First of all, remember what space you’re using – its primary function is to work well for food prep and cooking. Even a smaller space can be adapted for adventurous catering if that’s the look you’re going for. Key aspects for efficient kitchen design include having adequate storage, reasonably sized clear and accessible surfaces for food prep and creating the all-important ‘triangle’ between fridge, cooker and sink.
However, it’s very well being functional, but what can take your kitchen design from ‘it works’ to ‘it wows!’?
- Open up the visual transparency. This helps any space feel far more open and larger, plus it gets maximum daylight into the kitchen.
- Avoid, or consider getting rid of, any upper cabinets in the open areas of the kitchen. Instead, increase storage space along the outer perimeter, but don’t forget to use this particular element to frame views if you can or even just to define the space.
- Connect to the outdoors if you can. Giving easy access to outdoor entertainment and dining spaces makes a good kitchen into a great one. Try and create a good spatial relationship between your garden/patio/courtyard – whatever you have available. Forget single doors – instead go for sliding or bi-fold glazed door options because just having these allows the daylight to penetrate your kitchen far more deeply.
- Make it easy to move around. Fluidity of movement makes a kitchen space far more enjoyable to be in, rather than cramming yourself against the worktop every time someone wants to walk past. Bumping into others is not the feel you’re looking for! This is easily facilitated by creating more than one access point in and out of the kitchen, and preferably more than one ‘work zone’ to multiple people can use and enjoy the space at the same time.
- Make your access easy to extended food space; prioritise a dining room or even have the kitchen set up for easy food deliveries. Give special consideration to outdoor eating areas or just any spaces that support kitchen functionality – larders, store cupboards, etc. Convenient access from the garage/main door into the house will make your life a lot easier!
- Consider creating a kitchen design that feels more like a living space than purely a food prep/cooking workspace. A minimalist design approach is an excellent way to achieve this.
More handy recommendations include:
- Using colour wisely. Steer away from painting your kitchen one bold, block colour, instead stay neutral and bring in the colour through appliances and accessories to keep that look fresh.
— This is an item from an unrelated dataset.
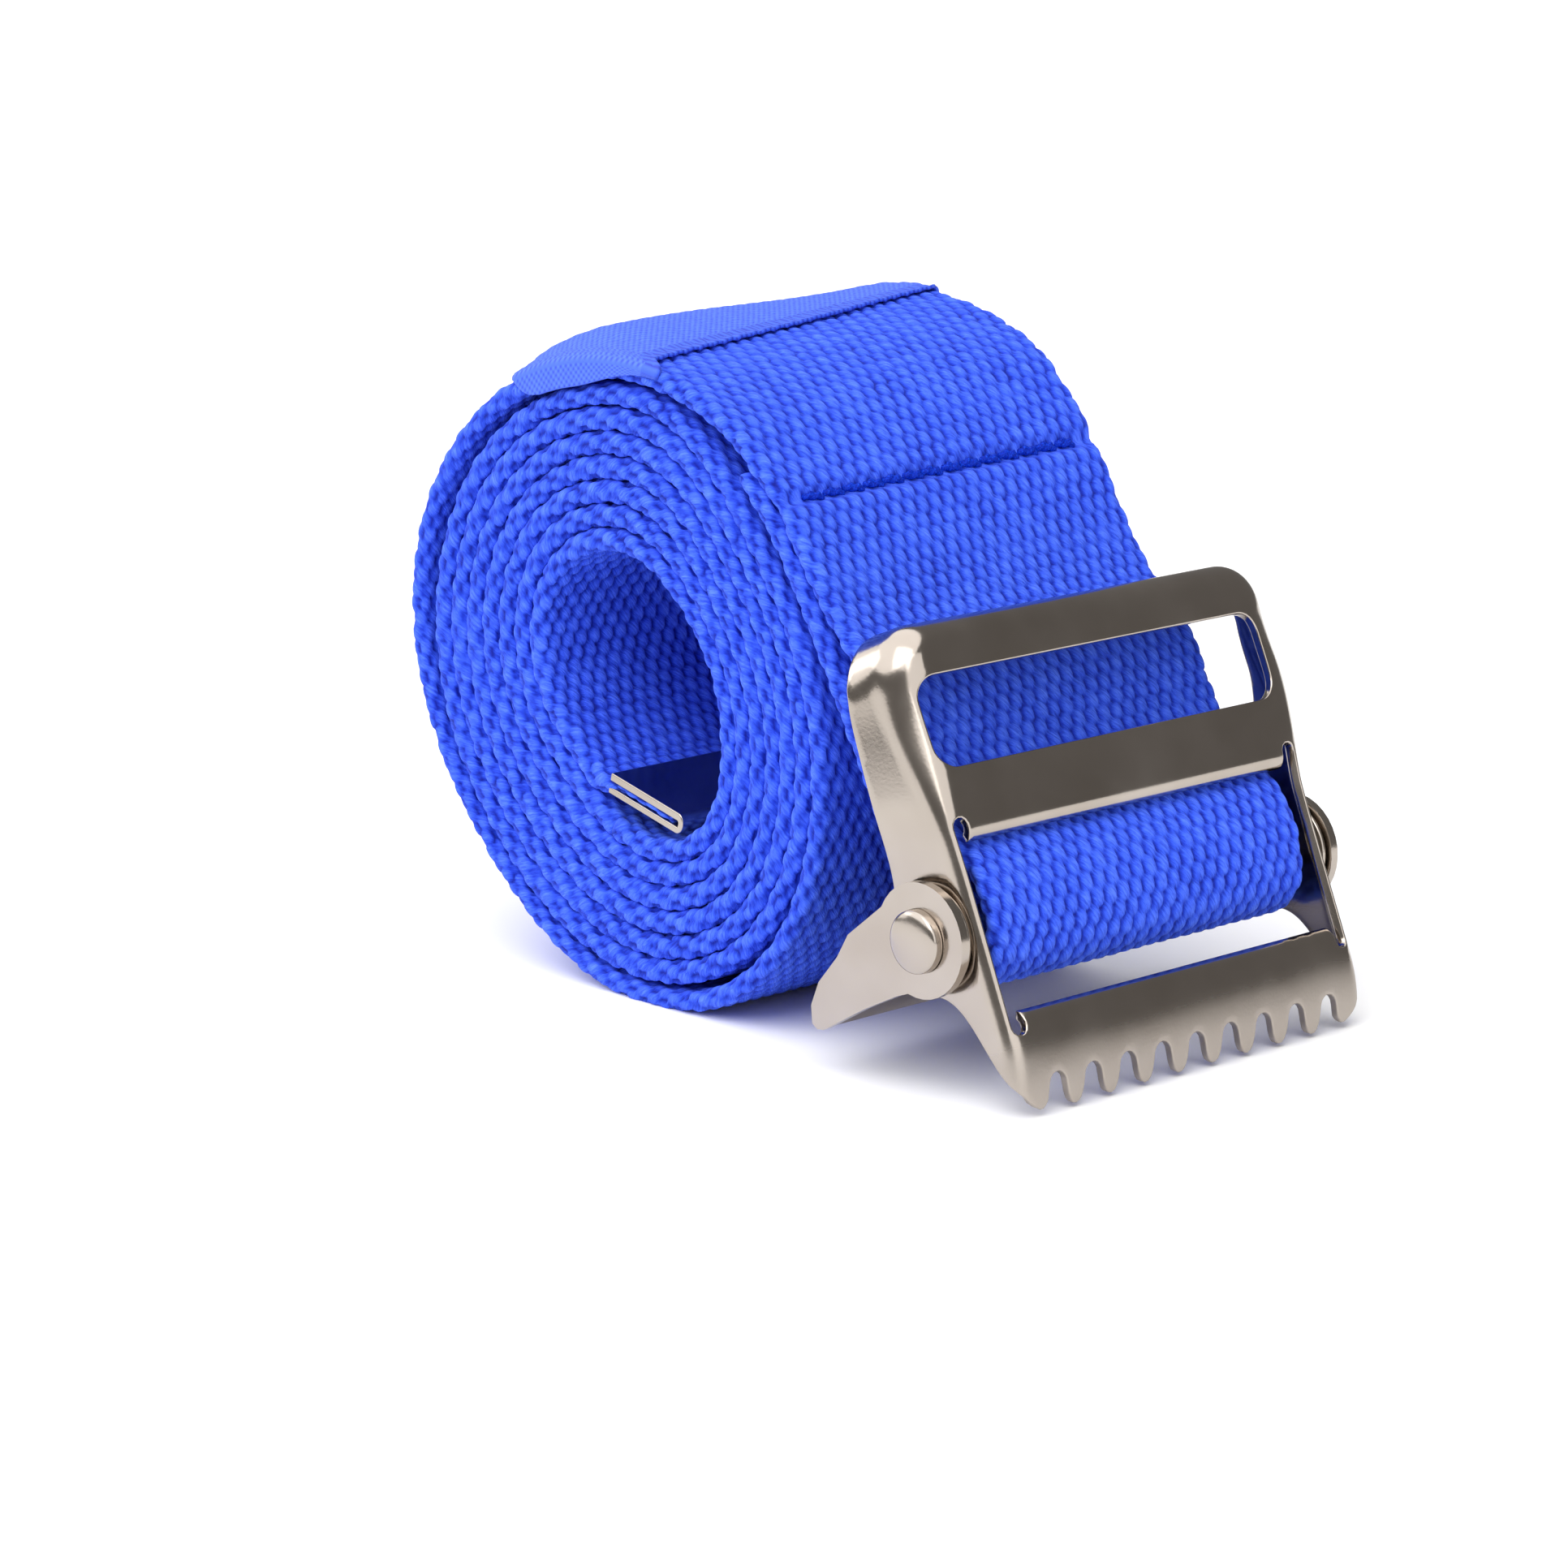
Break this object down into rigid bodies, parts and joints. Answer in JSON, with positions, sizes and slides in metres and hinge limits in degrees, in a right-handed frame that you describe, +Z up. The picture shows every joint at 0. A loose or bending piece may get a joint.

- Use neutral materials in the main sections which are designed for longevity and durability such as stone or wood. Investing in good workmanship and quality materials means that they’ll stand the rigorous test of kitchen time as well as staying stylish for longer.
- Get great lighting! General lighting, task-focused lighting and lighting to create an ambience are all different types so give special consideration to what you actually want to achieve in your kitchen.
- If you’re on a strict budget then spend wisely on the basic, fundamental elements of your kitchen and only then select the other aspects to slide in neatly with the rest of your budget. For example, invest in doors, windows and cabinets and then consider replacing the worktops at a later date.
- Choose frameless cabinets (sometimes known as box type) and consider installing full-extension drawer hardware because this will maximise your cupboard and extra storage options.
- Use the same flooring without to create a cohesive and welcoming look and feel to your kitchen and to stop it feeling like a purely functional space.
Picking and choosing some of these suggestions is a great way to kick off your new kitchen design! After all, the well-known saying that a kitchen is the heart of the home is an important one to stand by.